I have always been a fan of art with an underpainting. I think that it makes everything look better, and I think that is why I love so many of the Canadian paintings that my husband and I have collected over the years. Nothing makes a sky and water look better than a touch of orange showing through.
In doing a little on-line research into underpainting, it turns out that it isn't a painting style that is restricted to impressionist work, although that's where I love it, but to still life painting, and portraits - virtually every kind of art. Virtually every medium as well, including pastels and pencil crayons. And several of the software programs for use with photography also have an "underpainting" tool to help give a painterly quality to a photo.
I was reminded of how much I like it a couple of weeks ago at the Muskoka Arts and Crafts Show in Bracebridge. I met a new artist whose work I really enjoyed. Here is one of his paintings.
In addition to doing an underpainting, he told me that he paints on plywood because he loves the texture that it gives. And he also discovered some art markers that let him outline his shapes before painting them.

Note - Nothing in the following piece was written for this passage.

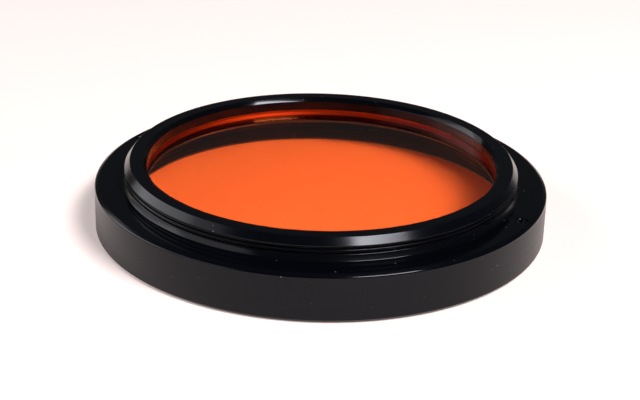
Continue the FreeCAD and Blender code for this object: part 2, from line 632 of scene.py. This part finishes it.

When I got home, I took out a little Martina Lesar mat that I have been working on and decided to see if I could simulate an underpainting on it. As you can see from the subject matter, it's the perfect little piece on which to experiment.
I am introducing a burnt orange yarn into the already-hooked shapes as well as the to-be-hooked shapes. And I think it will create the effect that I am going for. And it's a good exercise to try something about which I have been curious to see if it will emulate the underpaintings of the artists I so admire.
I'll share photos as this progresses, but thought there was enough here to demonstrate where I'm headed.